** START OF INPUT DATA **

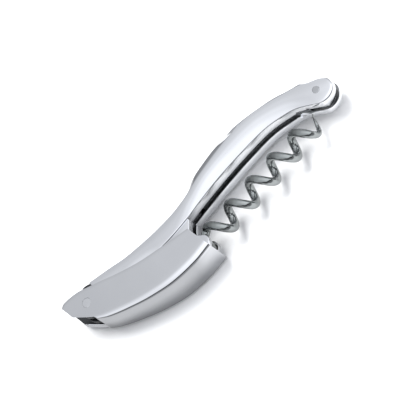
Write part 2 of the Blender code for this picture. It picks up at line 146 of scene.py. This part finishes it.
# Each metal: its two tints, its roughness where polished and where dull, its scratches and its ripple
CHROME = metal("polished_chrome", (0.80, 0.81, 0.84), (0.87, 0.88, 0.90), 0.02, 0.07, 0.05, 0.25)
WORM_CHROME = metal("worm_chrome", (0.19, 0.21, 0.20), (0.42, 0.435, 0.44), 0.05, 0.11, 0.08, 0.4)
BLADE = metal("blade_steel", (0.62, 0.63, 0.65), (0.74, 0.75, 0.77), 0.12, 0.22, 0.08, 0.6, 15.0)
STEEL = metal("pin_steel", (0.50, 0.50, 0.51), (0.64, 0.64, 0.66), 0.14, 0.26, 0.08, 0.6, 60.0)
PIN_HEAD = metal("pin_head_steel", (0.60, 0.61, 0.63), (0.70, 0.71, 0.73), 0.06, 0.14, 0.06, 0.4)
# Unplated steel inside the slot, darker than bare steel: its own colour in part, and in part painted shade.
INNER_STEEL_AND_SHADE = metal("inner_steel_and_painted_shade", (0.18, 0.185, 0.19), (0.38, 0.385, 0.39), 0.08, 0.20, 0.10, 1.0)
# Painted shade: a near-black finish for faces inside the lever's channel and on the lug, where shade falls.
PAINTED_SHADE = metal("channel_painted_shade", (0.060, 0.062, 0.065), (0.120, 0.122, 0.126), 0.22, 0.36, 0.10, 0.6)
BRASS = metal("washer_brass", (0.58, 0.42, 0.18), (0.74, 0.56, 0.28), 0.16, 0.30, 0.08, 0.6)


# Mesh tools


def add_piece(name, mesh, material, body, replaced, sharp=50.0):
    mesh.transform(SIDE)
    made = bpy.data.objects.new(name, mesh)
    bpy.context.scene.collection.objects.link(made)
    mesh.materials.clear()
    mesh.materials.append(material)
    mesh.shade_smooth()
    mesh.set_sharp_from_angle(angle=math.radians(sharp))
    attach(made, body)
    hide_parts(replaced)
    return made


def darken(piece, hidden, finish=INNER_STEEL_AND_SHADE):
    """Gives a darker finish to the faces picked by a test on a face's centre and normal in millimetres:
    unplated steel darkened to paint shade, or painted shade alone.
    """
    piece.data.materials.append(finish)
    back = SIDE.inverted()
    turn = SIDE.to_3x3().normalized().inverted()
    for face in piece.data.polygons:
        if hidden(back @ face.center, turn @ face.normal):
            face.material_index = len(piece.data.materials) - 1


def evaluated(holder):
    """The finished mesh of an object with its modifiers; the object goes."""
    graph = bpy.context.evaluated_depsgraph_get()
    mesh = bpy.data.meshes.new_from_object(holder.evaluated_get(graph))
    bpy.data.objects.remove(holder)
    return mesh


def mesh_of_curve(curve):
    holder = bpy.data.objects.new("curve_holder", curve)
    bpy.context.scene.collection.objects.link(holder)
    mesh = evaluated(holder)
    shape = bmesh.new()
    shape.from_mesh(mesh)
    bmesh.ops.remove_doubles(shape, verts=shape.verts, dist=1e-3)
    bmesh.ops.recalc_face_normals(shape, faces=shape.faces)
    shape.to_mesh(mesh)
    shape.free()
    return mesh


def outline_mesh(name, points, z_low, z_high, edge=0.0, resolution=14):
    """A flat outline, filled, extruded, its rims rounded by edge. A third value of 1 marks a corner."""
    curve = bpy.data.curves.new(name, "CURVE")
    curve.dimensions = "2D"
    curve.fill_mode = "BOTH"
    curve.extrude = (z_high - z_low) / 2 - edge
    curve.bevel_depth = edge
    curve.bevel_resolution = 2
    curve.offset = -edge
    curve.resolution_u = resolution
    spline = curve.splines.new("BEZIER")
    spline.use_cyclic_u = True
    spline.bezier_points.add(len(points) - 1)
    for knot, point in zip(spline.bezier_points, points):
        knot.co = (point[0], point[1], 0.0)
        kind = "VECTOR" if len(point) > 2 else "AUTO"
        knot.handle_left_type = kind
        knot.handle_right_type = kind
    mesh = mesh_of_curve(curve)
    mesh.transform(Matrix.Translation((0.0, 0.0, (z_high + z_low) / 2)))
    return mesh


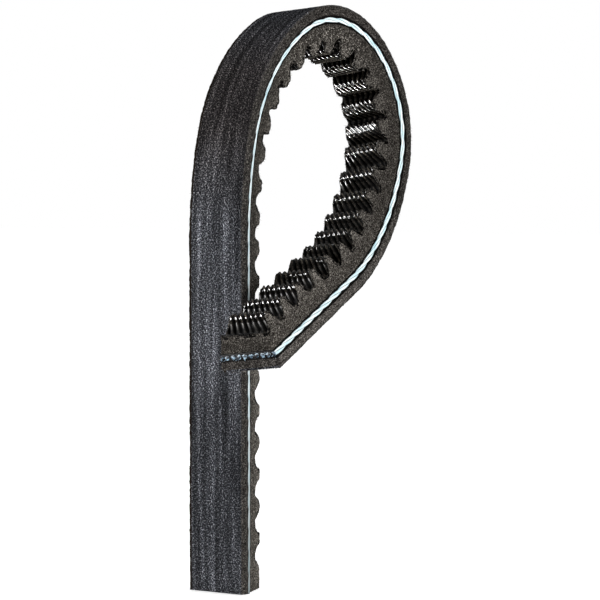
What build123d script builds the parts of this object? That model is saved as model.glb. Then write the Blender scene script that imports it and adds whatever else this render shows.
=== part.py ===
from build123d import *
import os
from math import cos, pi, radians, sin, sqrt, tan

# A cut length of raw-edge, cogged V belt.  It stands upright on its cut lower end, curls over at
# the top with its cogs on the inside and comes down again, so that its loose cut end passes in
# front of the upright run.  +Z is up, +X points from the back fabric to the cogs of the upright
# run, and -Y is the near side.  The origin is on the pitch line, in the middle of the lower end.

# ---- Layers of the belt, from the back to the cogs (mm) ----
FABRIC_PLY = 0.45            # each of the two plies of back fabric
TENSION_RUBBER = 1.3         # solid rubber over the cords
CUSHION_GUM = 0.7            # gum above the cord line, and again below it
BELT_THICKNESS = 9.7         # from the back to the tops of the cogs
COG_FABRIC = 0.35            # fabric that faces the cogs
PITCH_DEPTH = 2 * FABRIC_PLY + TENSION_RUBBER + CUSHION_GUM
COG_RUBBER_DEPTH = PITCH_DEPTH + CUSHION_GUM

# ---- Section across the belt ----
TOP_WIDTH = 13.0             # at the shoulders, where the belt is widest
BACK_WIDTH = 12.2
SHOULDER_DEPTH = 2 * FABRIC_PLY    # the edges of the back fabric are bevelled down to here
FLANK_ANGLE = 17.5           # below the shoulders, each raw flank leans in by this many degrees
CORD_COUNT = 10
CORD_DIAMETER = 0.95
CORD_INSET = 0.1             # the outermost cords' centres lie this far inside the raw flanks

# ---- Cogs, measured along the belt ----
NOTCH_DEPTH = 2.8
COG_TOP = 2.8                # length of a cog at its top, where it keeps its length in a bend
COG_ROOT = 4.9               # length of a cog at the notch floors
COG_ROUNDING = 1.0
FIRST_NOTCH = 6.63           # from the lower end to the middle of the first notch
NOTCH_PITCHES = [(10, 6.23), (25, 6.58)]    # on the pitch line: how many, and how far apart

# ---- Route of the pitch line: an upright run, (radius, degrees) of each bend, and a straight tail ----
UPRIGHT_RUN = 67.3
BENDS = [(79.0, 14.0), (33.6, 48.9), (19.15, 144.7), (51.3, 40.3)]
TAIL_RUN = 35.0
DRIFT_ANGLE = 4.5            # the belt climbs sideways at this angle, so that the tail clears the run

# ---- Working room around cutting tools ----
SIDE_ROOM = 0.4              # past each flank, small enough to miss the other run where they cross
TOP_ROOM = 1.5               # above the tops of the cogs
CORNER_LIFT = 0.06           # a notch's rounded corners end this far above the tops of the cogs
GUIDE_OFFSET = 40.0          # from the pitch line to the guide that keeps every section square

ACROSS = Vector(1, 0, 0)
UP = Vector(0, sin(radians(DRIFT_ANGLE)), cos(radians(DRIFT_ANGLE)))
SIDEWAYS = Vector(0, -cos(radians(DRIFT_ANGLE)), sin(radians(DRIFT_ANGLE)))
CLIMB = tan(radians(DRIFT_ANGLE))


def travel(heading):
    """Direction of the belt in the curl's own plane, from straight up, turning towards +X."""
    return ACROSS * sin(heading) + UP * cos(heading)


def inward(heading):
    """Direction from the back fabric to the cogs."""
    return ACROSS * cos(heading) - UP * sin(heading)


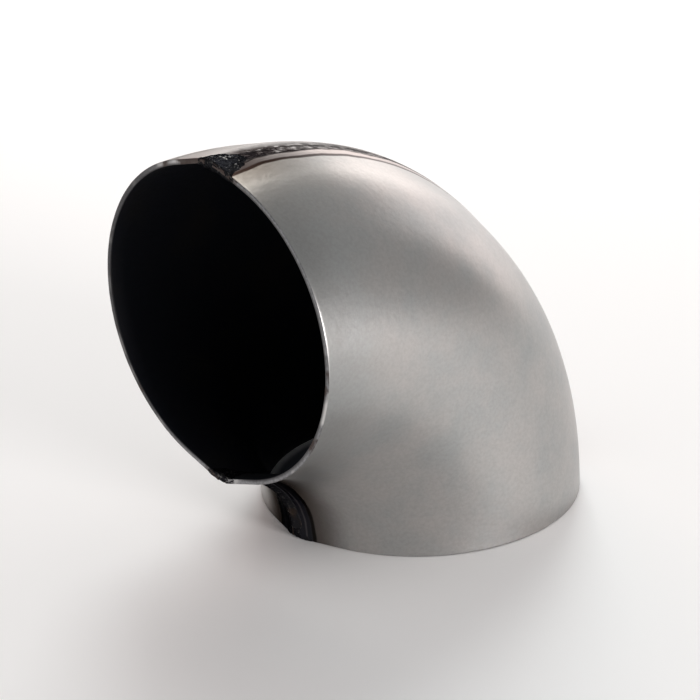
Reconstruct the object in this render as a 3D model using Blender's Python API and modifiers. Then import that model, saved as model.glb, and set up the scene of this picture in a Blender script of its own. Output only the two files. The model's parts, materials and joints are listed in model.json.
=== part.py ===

** END OF INPUT DATA **

▸ WRITTEN EXERCISE
Gather all lines from the records above in which "body" appears.

▸ EXERCISE RESULT
def add_piece(name, mesh, material, body, replaced, sharp=50.0):
    attach(made, body)